Html Renderer

Goal:

The goal is to creata a set of classes to render html pages – in a “pretty printed” way. i.e nicely indented and human readable. We’ll try to get to all the features required to render:

sample_html.html

The exercise is broken down into a number of steps – each requiring a few more OO concepts in Python.

General Instructions:

For each step, add the required functionality. There is example code to run your code for each step in: code\session06\run_html_render.py

name your file: html_render.py – so it can be imported by run_html_render.py

You should be able to run that code at each step, uncommenting each new step in run_html_render.py as you go.

It builds up a html tree, and then calls the render() method of your element to render the page.

It uses a cStringIO object (like a file, but in memory) to render otmemoery, then dumps it to the console, and writes a file. Take alook at the code at the end to make sure you undersand it.

The html generated at each step is in the files: test_html_ouput?.html

At each step, your results should look similar that those (maybe not identical...)

Step 1:

Create an Element class for rendering an html element (xml element).

It should have class attributes for the tag name (“html” first) and the indentation (spaces to indent for pretty printing)

The constructor signature should look like

Element(content=None)

where content is a string

It should have an append method that can add another string to the content.

It should have a render(file_out, ind = "") method that renders the tag and the strings in the content.

file_out could be any file-like object ( i.e. have a write() method ).

ind is a string with the indentation level in it: the amount that the tag should be indented for pretty printing.

  • This is a little tricky: ind will be the amount that this element should be indented already. It will be from zero (an empty string) to a lot of spaces, depending on how deep it is in the tree.

The amount of indentation should be set by the class attribute: indent

You should now be able to render an html tag with text in it as contents.

See: step 1. in run_html_render.py

Step 2:

Create a couple subclasses of Element, for a <body> tag and <p> tag. All you should have to do is override the tag class attribute (you may need to add a tag class attribute to the Element class first...).

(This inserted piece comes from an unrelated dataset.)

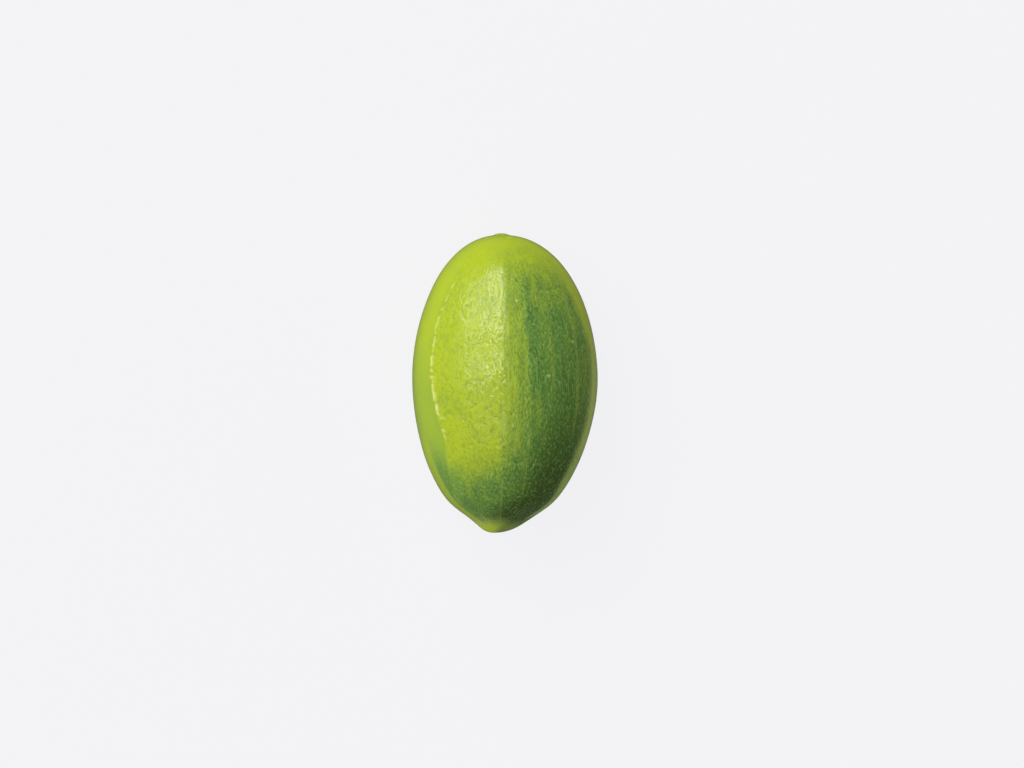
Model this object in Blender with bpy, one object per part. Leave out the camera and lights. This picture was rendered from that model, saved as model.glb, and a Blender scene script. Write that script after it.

Now you can render a few different types of element.

Extend the Element.render() method so that it can render other elements inside the tag in addition to strings. Simple recursion should do it. i.e. it can call the render() method of the elements it contains. You’ll need to be smart about setting the ind optional parameter – so that the nested elements get indented correctly.

Figure out a way to deal with the fact that the contained elements could be either simple strings or Element s with render methods (there are a few ways to handle that...).

You should now be able to render a basic web page with an html tag around the whole thing, a <body> tag inside, and multiple <p> tags inside that, with text inside that. And all indended nicely.

See test_html_output2.html

Step 3:

Create a <head> element – simple subclass.

Create a OneLineTag subclass of Element:

  • It should override the render method, to render everything on one line – for the simple tags, like:

    <title> PythonClass - Session 6 example </title>
    

Create a Title subclass of OneLineTag class for the title.

You should now be able to render an html doc with a head element, with a title element in that, and a body element with some <P> elements and some text.

See test_html_output3.html

Step 4:

Extend the Element class to accept a set of attributes as keywords to the constructor, ie. (run_html_render.py)

Element("some text content", id="TheList", style="line-height:200%")

( remember **kwargs? )

The render method will need to be extended to render the attributes properly.

You can now render some <p> tags (and others) with attributes

See test_html_output4.html

Step 5:

Create a SelfClosingTag subclass of Element, to render tags like:

<hr /> and <br /> (horizontal rule and line break).

You will need to override the render method to render just the one tag and attributes, if any.

Create a couple subclasses of SelfClosingTag for and <hr /> and <br />

See test_html_output5.html

Step 6:

Create a A class for an anchor (link) element. Its constructor should look like:

A(self, link, content)

where link is the link, and content is what you see. It can be called like so:

A(u"http://google.com", u"link to google")

You should be able to subclass from Element, and only override the __init__ — Calling the Element __init__ from the A __init__

You can now add a link to your web page.

See test_html_output6.html

Step 7:

Create Ul class for an unordered list (really simple subclass of Element)

Create Li class for an element in a list (also really simple)

Add a list to your web page.

Create a Header class – this one should take an integer argument for the header level. i.e <h1>, <h2>, <h3>, called like

H(2, "The text of the header")

for an <h2> header

It can subclass from OneLineTag – overriding the __init__, then calling the superclass __init__

See test_html_output7.html

Step 8:

Update the Html element class to render the “<!DOCTYPE html>” tag at the head of the page, before the html element.

You can do this by subclassing Element, overriding render(), but then calling the Element render from the new render.

Create a subclass of SelfClosingTag for <meta charset="UTF-8" /> (like for <hr /> and <br /> and add the meta element to the beginning of the head element to give your document an encoding.

The doctype and encoding are HTML 5 and you can check this at: http://validator.w3.org.

You now have a pretty full-featured html renderer – play with it, add some new tags, etc....

See test_html_output8.html